**THE TASK:**
In the material below, find all lines with the string "picks" and copy them.

**LISTED ENTRIES:**

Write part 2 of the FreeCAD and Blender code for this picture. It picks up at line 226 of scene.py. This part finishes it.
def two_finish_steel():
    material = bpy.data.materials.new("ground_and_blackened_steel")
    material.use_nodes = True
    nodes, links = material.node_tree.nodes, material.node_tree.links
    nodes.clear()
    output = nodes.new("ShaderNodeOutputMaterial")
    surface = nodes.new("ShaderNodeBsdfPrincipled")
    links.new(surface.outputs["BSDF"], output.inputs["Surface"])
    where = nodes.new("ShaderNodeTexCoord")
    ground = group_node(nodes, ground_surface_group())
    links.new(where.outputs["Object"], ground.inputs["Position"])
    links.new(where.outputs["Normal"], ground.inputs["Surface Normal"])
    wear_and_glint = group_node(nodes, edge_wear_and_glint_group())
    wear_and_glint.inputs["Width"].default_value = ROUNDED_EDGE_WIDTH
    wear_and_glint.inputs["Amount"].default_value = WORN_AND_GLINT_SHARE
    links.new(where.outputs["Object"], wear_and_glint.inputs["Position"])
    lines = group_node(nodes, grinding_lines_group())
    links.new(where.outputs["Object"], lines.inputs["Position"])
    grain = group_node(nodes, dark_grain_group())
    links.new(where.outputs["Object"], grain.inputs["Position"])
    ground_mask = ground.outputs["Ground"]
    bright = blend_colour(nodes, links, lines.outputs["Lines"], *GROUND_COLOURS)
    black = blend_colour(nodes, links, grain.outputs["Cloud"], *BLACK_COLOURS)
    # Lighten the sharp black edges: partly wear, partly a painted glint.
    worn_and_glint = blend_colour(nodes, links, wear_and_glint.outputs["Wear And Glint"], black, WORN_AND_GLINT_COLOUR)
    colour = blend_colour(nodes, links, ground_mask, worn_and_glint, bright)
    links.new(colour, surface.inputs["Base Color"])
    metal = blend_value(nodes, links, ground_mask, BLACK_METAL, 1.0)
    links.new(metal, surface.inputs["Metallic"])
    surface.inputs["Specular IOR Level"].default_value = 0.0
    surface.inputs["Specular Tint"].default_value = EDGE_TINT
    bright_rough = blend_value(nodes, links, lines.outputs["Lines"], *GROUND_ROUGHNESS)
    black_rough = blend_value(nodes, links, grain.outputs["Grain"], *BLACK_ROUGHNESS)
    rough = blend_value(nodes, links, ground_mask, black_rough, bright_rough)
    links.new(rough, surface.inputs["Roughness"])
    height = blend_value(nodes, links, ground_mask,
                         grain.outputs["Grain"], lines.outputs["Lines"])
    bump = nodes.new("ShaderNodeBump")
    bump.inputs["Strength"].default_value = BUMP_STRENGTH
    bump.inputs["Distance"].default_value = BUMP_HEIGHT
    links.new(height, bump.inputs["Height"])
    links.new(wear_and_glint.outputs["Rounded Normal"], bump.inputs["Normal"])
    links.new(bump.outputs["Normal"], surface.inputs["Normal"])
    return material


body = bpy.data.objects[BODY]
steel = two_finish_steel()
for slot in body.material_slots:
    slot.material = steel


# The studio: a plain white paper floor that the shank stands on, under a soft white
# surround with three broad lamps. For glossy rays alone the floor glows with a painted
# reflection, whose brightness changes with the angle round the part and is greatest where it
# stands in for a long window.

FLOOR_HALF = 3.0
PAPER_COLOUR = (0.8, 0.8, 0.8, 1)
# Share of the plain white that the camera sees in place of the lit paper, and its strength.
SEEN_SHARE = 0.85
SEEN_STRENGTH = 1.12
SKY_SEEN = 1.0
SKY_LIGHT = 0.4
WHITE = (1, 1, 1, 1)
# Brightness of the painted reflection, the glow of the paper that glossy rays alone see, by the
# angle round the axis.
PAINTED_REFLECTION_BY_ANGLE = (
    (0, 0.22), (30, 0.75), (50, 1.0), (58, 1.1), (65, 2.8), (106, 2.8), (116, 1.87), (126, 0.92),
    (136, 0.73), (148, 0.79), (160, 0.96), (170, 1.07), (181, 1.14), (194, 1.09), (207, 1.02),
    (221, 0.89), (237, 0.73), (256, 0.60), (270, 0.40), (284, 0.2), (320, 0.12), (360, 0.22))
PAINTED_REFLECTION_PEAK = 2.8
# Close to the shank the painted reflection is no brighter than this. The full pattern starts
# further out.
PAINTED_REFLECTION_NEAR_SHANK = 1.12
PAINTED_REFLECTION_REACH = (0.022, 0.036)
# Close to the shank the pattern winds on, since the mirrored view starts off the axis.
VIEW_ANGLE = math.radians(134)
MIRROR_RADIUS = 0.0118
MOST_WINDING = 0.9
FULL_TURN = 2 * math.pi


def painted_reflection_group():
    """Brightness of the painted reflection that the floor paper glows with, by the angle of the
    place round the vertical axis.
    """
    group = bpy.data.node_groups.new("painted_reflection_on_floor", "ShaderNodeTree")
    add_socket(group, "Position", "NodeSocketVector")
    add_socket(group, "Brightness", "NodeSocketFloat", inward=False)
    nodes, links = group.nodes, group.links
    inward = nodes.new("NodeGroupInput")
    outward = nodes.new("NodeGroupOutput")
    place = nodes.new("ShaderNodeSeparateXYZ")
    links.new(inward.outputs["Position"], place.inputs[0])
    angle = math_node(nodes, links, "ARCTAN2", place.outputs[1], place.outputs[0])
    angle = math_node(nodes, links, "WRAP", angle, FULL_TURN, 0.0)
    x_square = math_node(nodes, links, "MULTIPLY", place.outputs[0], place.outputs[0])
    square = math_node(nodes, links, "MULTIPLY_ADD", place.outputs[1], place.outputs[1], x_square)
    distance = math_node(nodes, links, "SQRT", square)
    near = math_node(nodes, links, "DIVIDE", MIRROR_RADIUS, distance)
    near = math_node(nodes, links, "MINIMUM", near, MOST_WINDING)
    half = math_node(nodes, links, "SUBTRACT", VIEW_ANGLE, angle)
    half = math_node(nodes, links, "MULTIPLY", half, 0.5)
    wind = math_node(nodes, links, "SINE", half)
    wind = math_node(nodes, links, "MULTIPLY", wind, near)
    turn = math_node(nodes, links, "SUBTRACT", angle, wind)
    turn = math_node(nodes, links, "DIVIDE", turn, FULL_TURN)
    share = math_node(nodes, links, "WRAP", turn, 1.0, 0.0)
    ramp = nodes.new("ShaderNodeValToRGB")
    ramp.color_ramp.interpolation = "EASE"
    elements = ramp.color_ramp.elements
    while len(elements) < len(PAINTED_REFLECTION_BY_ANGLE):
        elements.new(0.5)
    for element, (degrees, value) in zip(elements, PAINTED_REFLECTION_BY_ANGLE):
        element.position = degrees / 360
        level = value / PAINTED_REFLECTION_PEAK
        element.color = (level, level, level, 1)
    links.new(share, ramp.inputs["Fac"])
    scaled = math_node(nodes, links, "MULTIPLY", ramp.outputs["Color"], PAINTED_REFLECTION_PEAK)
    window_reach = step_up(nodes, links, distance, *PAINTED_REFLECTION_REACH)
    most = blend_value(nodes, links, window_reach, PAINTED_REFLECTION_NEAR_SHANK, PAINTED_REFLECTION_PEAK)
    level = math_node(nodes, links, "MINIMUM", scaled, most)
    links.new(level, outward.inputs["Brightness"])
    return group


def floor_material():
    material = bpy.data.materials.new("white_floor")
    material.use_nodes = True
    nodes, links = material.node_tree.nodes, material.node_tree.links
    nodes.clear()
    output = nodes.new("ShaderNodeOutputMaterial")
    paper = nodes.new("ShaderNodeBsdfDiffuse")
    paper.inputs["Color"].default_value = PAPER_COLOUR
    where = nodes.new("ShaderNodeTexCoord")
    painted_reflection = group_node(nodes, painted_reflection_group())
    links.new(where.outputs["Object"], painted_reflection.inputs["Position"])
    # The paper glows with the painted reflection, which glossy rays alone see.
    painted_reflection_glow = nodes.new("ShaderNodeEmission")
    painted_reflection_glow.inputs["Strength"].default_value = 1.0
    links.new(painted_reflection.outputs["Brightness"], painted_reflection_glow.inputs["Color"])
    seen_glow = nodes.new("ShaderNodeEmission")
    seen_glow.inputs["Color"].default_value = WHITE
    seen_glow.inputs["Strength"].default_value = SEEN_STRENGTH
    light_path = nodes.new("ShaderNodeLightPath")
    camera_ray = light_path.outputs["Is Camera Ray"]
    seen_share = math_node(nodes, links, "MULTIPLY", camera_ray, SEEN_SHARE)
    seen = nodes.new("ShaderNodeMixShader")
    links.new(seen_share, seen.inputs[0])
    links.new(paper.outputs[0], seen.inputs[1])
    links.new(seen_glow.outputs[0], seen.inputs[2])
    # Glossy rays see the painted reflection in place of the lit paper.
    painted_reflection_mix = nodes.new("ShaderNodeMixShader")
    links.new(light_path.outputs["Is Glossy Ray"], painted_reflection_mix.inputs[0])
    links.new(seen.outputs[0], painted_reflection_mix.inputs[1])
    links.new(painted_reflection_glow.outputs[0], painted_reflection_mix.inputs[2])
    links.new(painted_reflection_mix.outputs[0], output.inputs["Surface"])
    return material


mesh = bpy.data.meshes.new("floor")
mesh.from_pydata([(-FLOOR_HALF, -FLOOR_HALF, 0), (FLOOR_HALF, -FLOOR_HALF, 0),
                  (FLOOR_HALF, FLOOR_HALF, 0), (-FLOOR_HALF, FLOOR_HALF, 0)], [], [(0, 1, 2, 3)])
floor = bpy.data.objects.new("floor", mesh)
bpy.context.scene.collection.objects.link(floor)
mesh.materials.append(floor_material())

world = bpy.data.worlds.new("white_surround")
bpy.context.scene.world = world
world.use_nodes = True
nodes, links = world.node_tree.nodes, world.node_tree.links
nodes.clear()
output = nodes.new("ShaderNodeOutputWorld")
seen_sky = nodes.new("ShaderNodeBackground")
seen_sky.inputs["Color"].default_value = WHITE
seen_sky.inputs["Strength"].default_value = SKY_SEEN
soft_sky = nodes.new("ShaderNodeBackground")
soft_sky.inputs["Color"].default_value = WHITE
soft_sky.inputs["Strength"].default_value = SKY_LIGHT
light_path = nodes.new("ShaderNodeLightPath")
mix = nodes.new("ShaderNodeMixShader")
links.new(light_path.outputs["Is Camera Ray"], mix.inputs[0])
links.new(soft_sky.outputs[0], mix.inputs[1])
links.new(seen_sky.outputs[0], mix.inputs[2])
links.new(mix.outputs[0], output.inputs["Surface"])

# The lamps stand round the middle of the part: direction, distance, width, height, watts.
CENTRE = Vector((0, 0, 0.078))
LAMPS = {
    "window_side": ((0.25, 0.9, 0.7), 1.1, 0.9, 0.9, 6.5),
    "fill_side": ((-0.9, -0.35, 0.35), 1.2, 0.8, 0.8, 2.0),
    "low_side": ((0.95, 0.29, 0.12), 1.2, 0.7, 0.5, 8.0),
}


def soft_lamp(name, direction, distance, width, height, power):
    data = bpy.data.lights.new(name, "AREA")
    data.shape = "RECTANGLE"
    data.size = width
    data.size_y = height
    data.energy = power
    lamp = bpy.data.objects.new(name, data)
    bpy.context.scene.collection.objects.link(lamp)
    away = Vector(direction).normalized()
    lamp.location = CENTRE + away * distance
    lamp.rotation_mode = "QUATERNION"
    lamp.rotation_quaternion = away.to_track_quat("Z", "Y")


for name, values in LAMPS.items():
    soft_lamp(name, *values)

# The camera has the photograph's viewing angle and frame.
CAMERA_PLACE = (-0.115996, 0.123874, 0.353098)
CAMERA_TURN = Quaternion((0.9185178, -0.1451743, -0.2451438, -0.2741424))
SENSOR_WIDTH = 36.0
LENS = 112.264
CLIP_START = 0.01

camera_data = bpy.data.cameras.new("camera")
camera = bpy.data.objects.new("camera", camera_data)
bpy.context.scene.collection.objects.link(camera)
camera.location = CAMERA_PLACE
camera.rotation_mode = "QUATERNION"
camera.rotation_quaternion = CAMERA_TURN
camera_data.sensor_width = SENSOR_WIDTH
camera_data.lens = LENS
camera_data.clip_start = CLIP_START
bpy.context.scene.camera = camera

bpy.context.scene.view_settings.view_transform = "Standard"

---

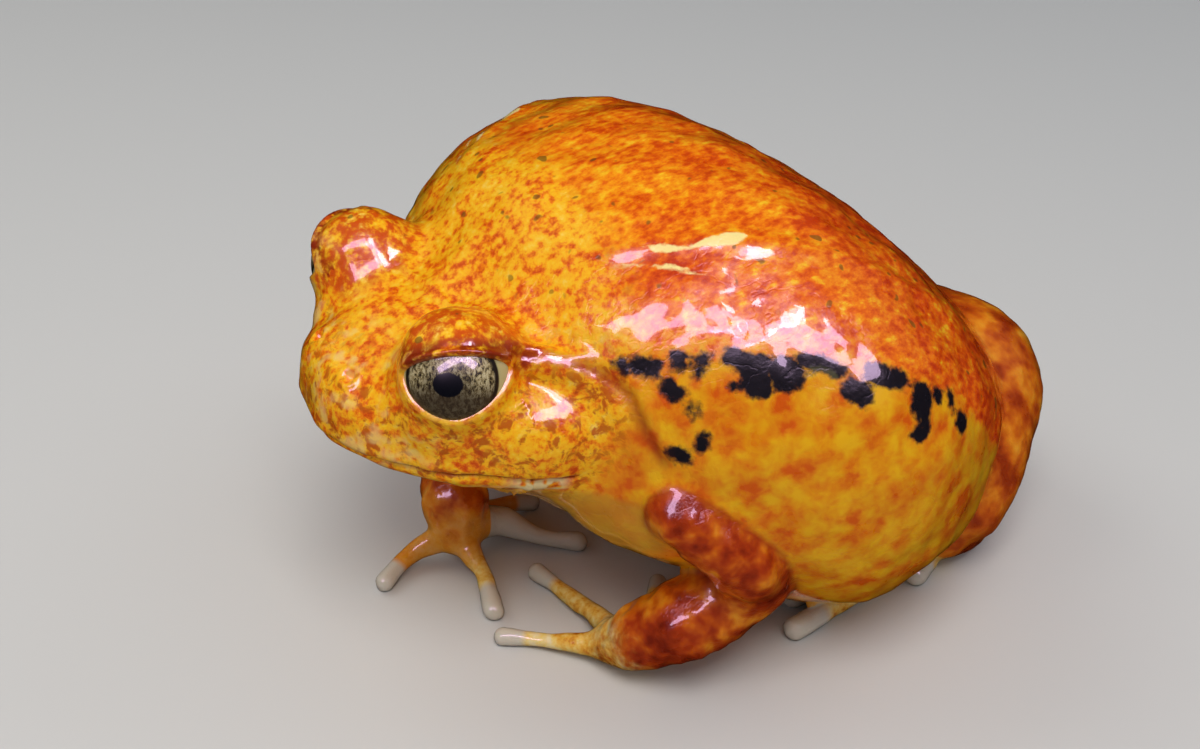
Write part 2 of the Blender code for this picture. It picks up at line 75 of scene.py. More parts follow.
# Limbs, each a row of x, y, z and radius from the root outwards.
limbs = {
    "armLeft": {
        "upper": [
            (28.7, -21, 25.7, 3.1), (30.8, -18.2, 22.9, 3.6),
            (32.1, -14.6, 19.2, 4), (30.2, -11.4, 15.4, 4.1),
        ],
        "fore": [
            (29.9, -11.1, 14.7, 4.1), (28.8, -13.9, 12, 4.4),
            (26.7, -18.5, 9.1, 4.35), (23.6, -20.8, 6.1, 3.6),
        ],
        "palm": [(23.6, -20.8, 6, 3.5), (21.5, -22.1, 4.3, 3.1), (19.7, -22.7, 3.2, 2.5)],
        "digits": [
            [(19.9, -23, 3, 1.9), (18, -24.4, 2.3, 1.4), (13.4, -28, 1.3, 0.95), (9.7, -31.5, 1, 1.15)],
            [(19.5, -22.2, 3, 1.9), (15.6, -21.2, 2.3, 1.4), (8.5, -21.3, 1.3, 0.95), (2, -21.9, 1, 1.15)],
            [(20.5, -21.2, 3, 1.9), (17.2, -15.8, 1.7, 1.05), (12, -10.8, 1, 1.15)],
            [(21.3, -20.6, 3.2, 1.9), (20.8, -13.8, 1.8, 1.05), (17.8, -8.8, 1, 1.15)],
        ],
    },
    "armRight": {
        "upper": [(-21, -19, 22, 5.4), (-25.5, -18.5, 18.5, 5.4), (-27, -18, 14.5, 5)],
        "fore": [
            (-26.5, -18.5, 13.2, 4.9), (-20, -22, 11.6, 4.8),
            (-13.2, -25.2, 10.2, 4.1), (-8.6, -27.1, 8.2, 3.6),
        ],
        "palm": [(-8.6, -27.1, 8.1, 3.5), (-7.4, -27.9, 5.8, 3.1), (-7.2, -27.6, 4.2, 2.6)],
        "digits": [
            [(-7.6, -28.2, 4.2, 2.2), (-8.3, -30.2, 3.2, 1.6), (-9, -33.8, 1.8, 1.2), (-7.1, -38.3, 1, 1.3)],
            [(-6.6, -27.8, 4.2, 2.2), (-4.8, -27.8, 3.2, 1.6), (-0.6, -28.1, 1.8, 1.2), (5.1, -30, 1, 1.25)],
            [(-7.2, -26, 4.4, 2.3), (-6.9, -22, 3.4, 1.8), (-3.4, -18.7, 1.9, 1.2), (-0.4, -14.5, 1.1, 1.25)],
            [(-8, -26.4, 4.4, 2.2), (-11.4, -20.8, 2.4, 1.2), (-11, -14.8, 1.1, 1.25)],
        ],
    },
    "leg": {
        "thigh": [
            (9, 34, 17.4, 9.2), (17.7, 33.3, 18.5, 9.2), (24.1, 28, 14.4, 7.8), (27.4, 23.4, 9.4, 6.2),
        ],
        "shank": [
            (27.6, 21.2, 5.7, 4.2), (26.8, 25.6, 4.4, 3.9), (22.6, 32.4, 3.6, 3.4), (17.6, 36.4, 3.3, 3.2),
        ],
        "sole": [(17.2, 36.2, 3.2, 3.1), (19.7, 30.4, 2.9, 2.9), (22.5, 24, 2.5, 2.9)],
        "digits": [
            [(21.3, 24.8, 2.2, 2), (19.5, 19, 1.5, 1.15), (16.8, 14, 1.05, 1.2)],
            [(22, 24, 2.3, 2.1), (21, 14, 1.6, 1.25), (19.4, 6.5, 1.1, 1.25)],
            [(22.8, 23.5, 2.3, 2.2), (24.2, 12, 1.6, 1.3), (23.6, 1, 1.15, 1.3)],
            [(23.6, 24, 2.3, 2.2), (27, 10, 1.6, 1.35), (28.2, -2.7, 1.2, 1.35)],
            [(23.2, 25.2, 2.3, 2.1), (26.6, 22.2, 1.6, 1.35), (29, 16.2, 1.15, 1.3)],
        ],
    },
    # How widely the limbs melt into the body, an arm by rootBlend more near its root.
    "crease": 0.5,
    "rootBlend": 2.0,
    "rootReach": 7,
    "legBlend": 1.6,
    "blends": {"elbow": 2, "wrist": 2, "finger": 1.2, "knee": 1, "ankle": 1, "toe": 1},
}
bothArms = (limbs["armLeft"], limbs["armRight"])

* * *

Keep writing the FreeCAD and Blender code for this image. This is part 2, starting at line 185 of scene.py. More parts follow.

**EXERCISE RESPONSE:**
Write part 2 of the FreeCAD and Blender code for this picture. It picks up at line 226 of scene.py. This part finishes it.
Write part 2 of the Blender code for this picture. It picks up at line 75 of scene.py. More parts follow.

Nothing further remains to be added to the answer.